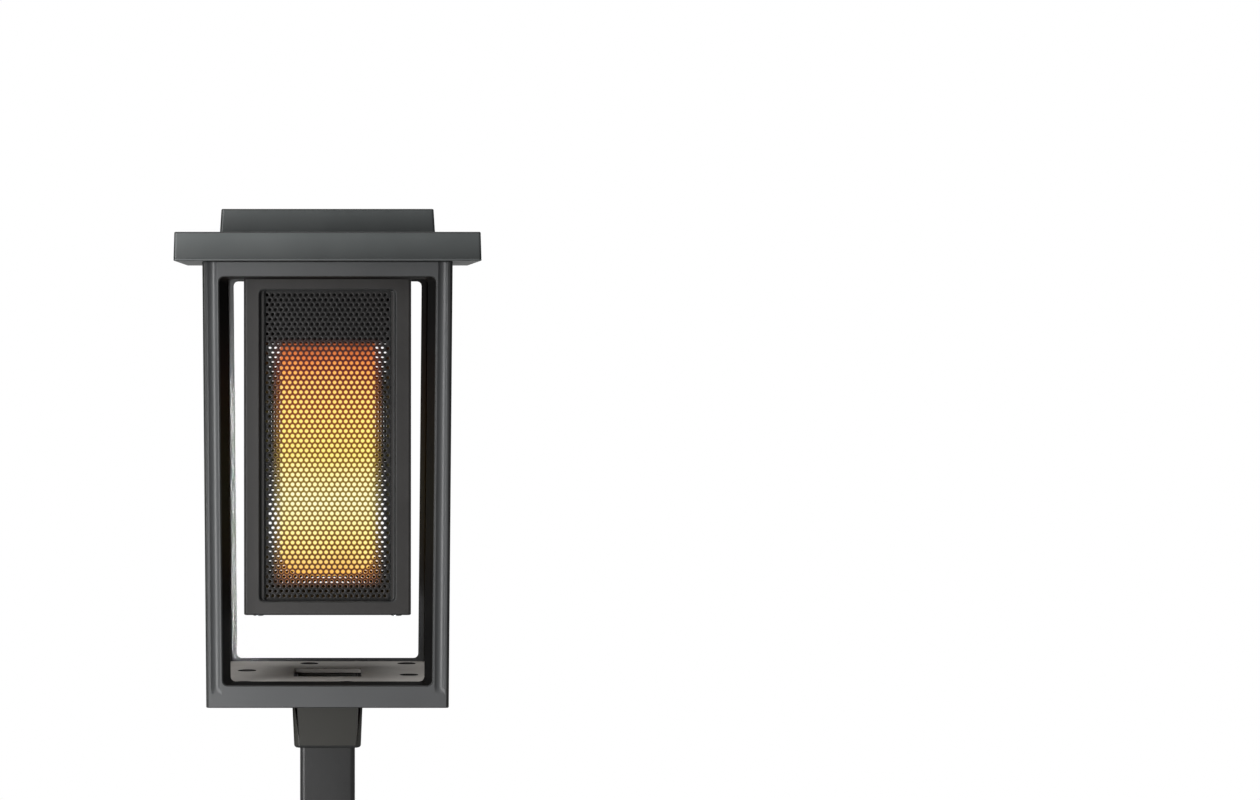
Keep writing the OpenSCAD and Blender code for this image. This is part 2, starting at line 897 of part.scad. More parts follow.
// Inner corner columns, which take the screws and leave a slot for each mesh sheet
module cage_columns() {
    near = column_x - column_w / 2;
    size = cage_room_w / 2 + eps - near;
    foot_z = cage_floor_z + cage_floor_t;
    hair = 0.001;
    difference() {
        on_four_sides()
            translate([near, near, foot_z])
                cube([size, size, eave_z - foot_z]);
        on_four_sides()
            translate([-sheet_w / 2 - snug, -cage_room_w / 2 - hair, cage_floor_z])
                cube([sheet_w + 2 * snug, sheet_t + snug, cage_h]);
    }
}

module cage_screws() {
    color(steel)
        on_four_corners(column_x)
            translate([0, 0, base_top_z])
                screw(base_top_z - eave_z + screw_depth - 2.5, points_up = false);
}

// Floor of the cage, with five slots for air
module cage_floor() {
    slot_len = 20;
    slot_gap = 2.4;
    slot_pitch = 6;
    color([0.2, 0.2, 0.2])
        difference() {
            translate([0, 0, cage_floor_z])
                square_block(cage_room_w - 2 * snug, cage_floor_t, 1);
            on_four_corners(column_x)
                translate([0, 0, cage_floor_z - eps])
                    cylinder(d = screw_hole_d, h = cage_floor_t + 2 * eps);
            for (i = [-2:2])
                translate([i * slot_pitch - slot_gap / 2, -slot_len / 2, cage_floor_z - eps])
                    cube([slot_gap, slot_len, cage_floor_t + 2 * eps]);
        }
}

module cage_floor_screws() {
    color(steel)
        on_four_corners(column_x)
            translate([0, 0, cage_floor_z])
                screw(cage_floor_t + 7);
}

// One mesh sheet, standing on the cage floor against the inside of the front wall
module mesh_sheet(turn) {
    color([0.24, 0.24, 0.24])
        rotate([0, 0, turn])
            translate([0, -cage_room_w / 2 + sheet_t, cage_floor_z + cage_floor_t + sheet_h / 2])
                rotate([90, 0, 0])
                    linear_extrude(height = sheet_t)
                        polygon(round_trapezoid(sheet_w, sheet_w, sheet_h, 2));
}

module mesh_front() {
    mesh_sheet(0);
}

module mesh_right() {
    mesh_sheet(90);
}

module mesh_back() {
    mesh_sheet(180);
}

module mesh_left() {
    mesh_sheet(270);
}

// ---- Flame module ----

module holder_screw_places() {
    for (turn = [30:120:270])
        rotate([0, 0, turn])
            translate([holder_screw_r, 0, 0])
                children();
}

// Black block that hangs from the roof base and fills the top of the cage, with a socket for the diffuser
module module_holder() {
    socket_r = holder_d / 2;
    step_z = holder_z + holder_lip;
    shelf_z = step_z + core_seat + 2.4;
    color(plastic_black)
        difference() {
            translate([0, 0, holder_z])
                square_block(holder_w, holder_h, 2);
            translate([0, 0, holder_z - eps])
                cylinder(r = socket_r, h = holder_lip + eps);
            translate([0, 0, step_z - eps])
                cylinder(r = core_d / 2 + 0.2, h = core_seat + eps);
            translate([0, 0, shelf_z])
                square_block(holder_w - 2 * holder_wall, eave_z - holder_cap_t - shelf_z, 1);
            translate([0, 0, step_z])
                cylinder(d = cable_hole_d, h = holder_h);
            holder_screw_places()
                translate([0, 0, eave_z - holder_cap_t - eps])
                    cylinder(d = screw_hole_d, h = holder_cap_t + 2 * eps);
        }
}

module holder_screws() {
    color(steel)
        holder_screw_places()
            translate([0, 0, eave_z - holder_cap_t])
                screw(holder_cap_t + base_edge + land_t - 0.6);
}

// Frosted sleeve with a rounded closed foot
module diffuser() {
    outer_r = diffuser_d / 2;
    inner_r = outer_r - diffuser_wall;
    inner_edge_r = diffuser_r - diffuser_wall;
    top = holder_z + holder_lip - diffuser_z;
    color([1, 0.72, 0.25])
        translate([0, 0, diffuser_z])
            rotate_extrude()
                polygon(concat(
                    [[0, 0]],
                    [for (a = [-90:10:0]) [
                        outer_r - diffuser_r + diffuser_r * cos(a),
                        diffuser_r + diffuser_r * sin(a)
                    ]],
                    [[outer_r, top], [inner_r, top]],
                    [for (a = [0:-10:-90]) [
                        outer_r - diffuser_r + inner_edge_r * cos(a),
                        diffuser_r + inner_edge_r * sin(a)
                    ]],
                    [[0, diffuser_wall]]
                ));
}

module twelve_sided(d, h) {
    rotate([0, 0, 15])
        cylinder(d = d, h = h, $fn = 12);
}

module led_core() {
    inner_d = core_d - 2 * board_t / cos(15) - 2 * core_wall;
    color([0.85, 0.85, 0.82])
        translate([0, 0, core_z])
            difference() {
                twelve_sided(core_d - 2 * board_t / cos(15), core_top_z - core_z);
                translate([0, 0, 2])
                    twelve_sided(inner_d, core_top_z - core_z);
            }
}

module led_board() {
    inner_d = core_d - 2 * board_t / cos(15);
    color([0.9, 0.9, 0.86])
        translate([0, 0, core_z])
            difference() {
                twelve_sided(core_d, holder_z + 2 - core_z);
                translate([0, 0, -eps])
                    twelve_sided(inner_d, holder_z + 2 - core_z + 2 * eps);
            }
}

module leds() {
    color([1, 0.85, 0.45])
        for (column = [0:led_columns - 1], row = [0:led_rows - 1])
            rotate([0, 0, column * 360 / led_columns])
                translate([core_face, -led_w / 2, core_z + 3 + row * led_pitch - led_h / 2 + 0.5])
                    cube([led_t, led_w, led_h]);
}

// ---- Power pieces in the roof ----

module board_screw_places() {
    for (sx = [-1, 1])
        translate([sx * (board_len / 2 - 4), board_y, 0])
            children();
}

module control_board() {
    color([0.05, 0.3, 0.12])
        difference() {
            translate([-board_len / 2, board_y - board_w / 2, board_z])
                cube([board_len, board_w, board_thick]);
            board_screw_places()
                translate([0, 0, board_z - eps])
                    cylinder(d = screw_hole_d, h = board_thick + 2 * eps);
        }
}

// Chips, capacitor and wire socket on the control board
module board_parts() {
    z = board_z + board_thick;
    color([0.1, 0.1, 0.1]) {
        translate([-6, board_y - 4, z])
            cube([8, 6, 1.6]);
        translate([-18, board_y + 4, z])
            cube([5, 4, 1.4]);
        translate([12, board_y - 8, z])
            cylinder(d = 5, h = 6);
        translate([8, board_y + 6, z])
            cube([9, 5, 4.5]);
    }
}

module board_screws() {
    color(steel)
        board_screw_places()
            translate([0, 0, board_z + board_thick])
                screw(board_thick + 1.6, points_up = false);
}

module battery_cell() {
    color([0.15, 0.35, 0.6])
        translate([-cell_len / 2, cell_y, cell_z])
            rotate([0, 90, 0]) {
                cylinder(d = cell_d, h = cell_len - 1.5);
                translate([0, 0, cell_len - 1.5])
                    cylinder(d = 6, h = 1.5);
            }
}

// Cradle with a rounded bed for the cell and a wall at each end
module battery_holder() {
    wall = 1.6;
    color(plastic_black)
        difference() {
            translate([-cradle_len / 2, cell_y - cradle_w / 2, base_top_z])
                cube([cradle_len, cradle_w, cradle_t + cell_d / 2]);
            translate([-cradle_len / 2 + wall, cell_y, cell_z])
                rotate([0, 90, 0])
                    cylinder(d = cell_d + 0.1, h = cradle_len - 2 * wall);
        }
}

module battery_contacts() {
    gap = cradle_len / 2 - 1.6;
    color([0.8, 0.78, 0.7]) {
        translate([gap - contact_t, cell_y - 5, cell_z - 5])
            cube([contact_t, 10, 5]);
        translate([cell_len / 2, cell_y - 2, cell_z - 2])
            cube([gap - contact_t - cell_len / 2, 4, 2]);
        translate([-gap, cell_y - 5, cell_z - 5])
            cube([contact_t, 10, 5]);
        translate([-gap + contact_t, cell_y, cell_z - 2])
            rotate([0, 90, 0])
                cylinder(d = 4, h = gap - contact_t - cell_len / 2);
    }
}

// Switch on an arch that leaves room for the button's flange to rise
module power_switch() {
    leg_w = 1.4;
    color([0.3, 0.3, 0.32])
        translate([-switch_w / 2, button_y - switch_d / 2, base_top_z])
            difference() {
                cube([switch_w, switch_d, button_arch + switch_h]);
                translate([leg_w, -eps, -eps])
                    cube([switch_w - 2 * leg_w, switch_d + 2 * eps, button_arch + eps]);
            }
}

// Button with a flange inside the roof that keeps it from falling out
module power_button() {
    rise = base_top_z + 0.1 - eave_z;
    color([0.1, 0.1, 0.1])
        translate([0, button_y, eave_z - button_out])
            union() {
                cylinder(d = button_d, h = button_out + rise);
                translate([0, 0, button_out + rise])
                    cylinder(d = button_flange_d, h = button_flange_t);
            }
}

module button_ring() {
    color(plastic_black)
        translate([0, button_y, eave_z - 0.8])
            difference() {
                cylinder(d = button_ring_d, h = 0.8);
                translate([0, 0, -eps])
                    cylinder(d = button_bore_d + 0.4, h = 0.8 + 2 * eps);
            }
}

// ---- Wires in the roof and the flame module ----

module solar_leads() {
    z = board_z + board_thick;
    lane = 1.2;
    start_x = 2 - board_len / 2;
    rise_x = 12 + ledge_w - tier_room_w / 2;
    color([0.7, 0.1, 0.1])
        for (side = [-1, 1])
            wire([
                [start_x + side * lane, board_y + 6, z],
                [start_x + side * lane, board_y + 6, z + 5],
                [rise_x + side * lane, 0, z + 5],
                [rise_x + side * lane, 0, gasket_z + gasket_t]
            ]);
}

module battery_leads() {
    z = board_z + board_thick;
    color([0.7, 0.1, 0.1])
        for (side = [-1, 1])
            wire([
                [side * 20, board_y + 9, z],
                [side * 20, board_y + 9, z + 4.5],
                [side * (cradle_len / 2 + 1.2), cell_y - cradle_w / 2 - 2, z + 4.5],
                [side * (cradle_len / 2 + 1.2), cell_y, z + 4.5],
                [side * cradle_len / 2, cell_y, z + 4.5]
            ]);
}

module switch_leads() {
    z = board_z + board_thick;
    lane_x = cradle_len / 2 + 5;
    lane_y = button_y - 11;
    color([0.1, 0.1, 0.1])
        for (side = [-1, 1])
            wire([
                [3 + side * 1.2, board_y + 13 - side * 1.2, z],
                [3 + side * 1.2, board_y + 13 - side * 1.2, z + 2.2],
                [lane_x + side * 1.2, board_y + 13 - side * 1.2, z + 2.2],
                [lane_x + side * 1.2, lane_y + side * 1.2, z + 2.2],
                [side * 1.6, lane_y + side * 1.2, z + 2.2],
                [side * 1.6, button_y - switch_d / 2, z + 2.2]
            ]);
}

module led_leads() {
    z = board_z + board_thick;
    color([0.7, 0.1, 0.1])
        for (side = [-1, 1])
            wire([
                [-8 + side * 1.2, board_y + 14, z],
                [-8 + side * 1.2, board_y + 14, z + 2],
                [side * 1.2, 0, z + 2],
                [side * 1.2, 0, core_z + 2]
            ]);
}

ground_stake();
pole_lower();
joint_insert();
pole_upper();
pole_socket();
socket_screws();
floor_tray();
tray_screws();
lantern_frame();
frame_screws();
roof_base();
roof_cap();
roof_screws();
solar_panel();
solar_cells();
panel_gasket();
cage_frame();
cage_screws();
cage_floor();
cage_floor_screws();
mesh_front();
mesh_back();
mesh_left();
mesh_right();
module_holder();
holder_screws();
diffuser();
led_core();
led_board();
leds();
control_board();
board_parts();
board_screws();
battery_cell();
battery_holder();
battery_contacts();
power_switch();
power_button();
button_ring();
solar_leads();
battery_leads();
switch_leads();
led_leads();
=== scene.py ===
# %% [markdown]
# # Solar flame lantern torch
# A square lantern on a two-section pole with a push-in ground stake. The measured model is
# loaded as a fixed frame, and this lesson dresses it: some parts get finer meshes of the same
# size, and every part gets a finish built from nodes. All sizes are in metres.

# %% Load the frame
import json
import math
import bmesh
import bpy
from mathutils import Matrix, Vector


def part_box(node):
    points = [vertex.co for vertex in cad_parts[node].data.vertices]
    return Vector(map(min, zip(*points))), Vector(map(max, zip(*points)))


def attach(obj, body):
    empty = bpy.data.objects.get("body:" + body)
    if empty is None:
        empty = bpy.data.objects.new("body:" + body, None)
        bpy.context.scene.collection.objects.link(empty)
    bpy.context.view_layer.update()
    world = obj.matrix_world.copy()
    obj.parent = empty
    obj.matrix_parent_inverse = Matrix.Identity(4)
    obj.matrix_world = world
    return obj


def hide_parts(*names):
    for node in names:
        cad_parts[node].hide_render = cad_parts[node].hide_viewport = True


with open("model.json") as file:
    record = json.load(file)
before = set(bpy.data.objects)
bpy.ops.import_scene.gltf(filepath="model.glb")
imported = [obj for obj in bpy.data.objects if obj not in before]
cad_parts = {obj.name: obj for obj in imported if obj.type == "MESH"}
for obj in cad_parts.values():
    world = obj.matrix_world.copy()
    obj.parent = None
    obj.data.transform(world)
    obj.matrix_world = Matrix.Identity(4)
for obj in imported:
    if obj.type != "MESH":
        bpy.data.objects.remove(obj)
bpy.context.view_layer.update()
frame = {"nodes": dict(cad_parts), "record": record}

MM = 0.001
nodes = frame["nodes"]
print("parts in the frame:", len(nodes))

# %% [markdown]
# Every measured part has a box, and new pieces take their places from those boxes. A short
# function gives a box's lowest and highest corner as vectors.

# %% Boxes of the measured parts
def corners(part):
    low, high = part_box(part)
    return Vector(low), Vector(high)


frame_low, frame_high = corners("lantern_frame")
print("lantern frame height:", round(frame_high.z - frame_low.z, 4))

# %% [markdown]
# Each piece ends the same way: its bmesh becomes a mesh, edges sharper than a limit stay crisp
# while the rest shade smoothly, the piece is attached to the body it rides on, and the measured
# parts it stands for are hidden. Weighted normals keep large flat faces flat
# beside small rounded edges.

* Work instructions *
Proceeding from the line containing "ground_stake();" through the line containing "from mathutils import Matrix, Vector", transcribe the lines above exactly, both end lines included.

* Exercise solution *
ground_stake();
pole_lower();
joint_insert();
pole_upper();
pole_socket();
socket_screws();
floor_tray();
tray_screws();
lantern_frame();
frame_screws();
roof_base();
roof_cap();
roof_screws();
solar_panel();
solar_cells();
panel_gasket();
cage_frame();
cage_screws();
cage_floor();
cage_floor_screws();
mesh_front();
mesh_back();
mesh_left();
mesh_right();
module_holder();
holder_screws();
diffuser();
led_core();
led_board();
leds();
control_board();
board_parts();
board_screws();
battery_cell();
battery_holder();
battery_contacts();
power_switch();
power_button();
button_ring();
solar_leads();
battery_leads();
switch_leads();
led_leads();
=== scene.py ===
# %% [markdown]
# # Solar flame lantern torch
# A square lantern on a two-section pole with a push-in ground stake. The measured model is
# loaded as a fixed frame, and this lesson dresses it: some parts get finer meshes of the same
# size, and every part gets a finish built from nodes. All sizes are in metres.

# %% Load the frame
import json
import math
import bmesh
import bpy
from mathutils import Matrix, Vector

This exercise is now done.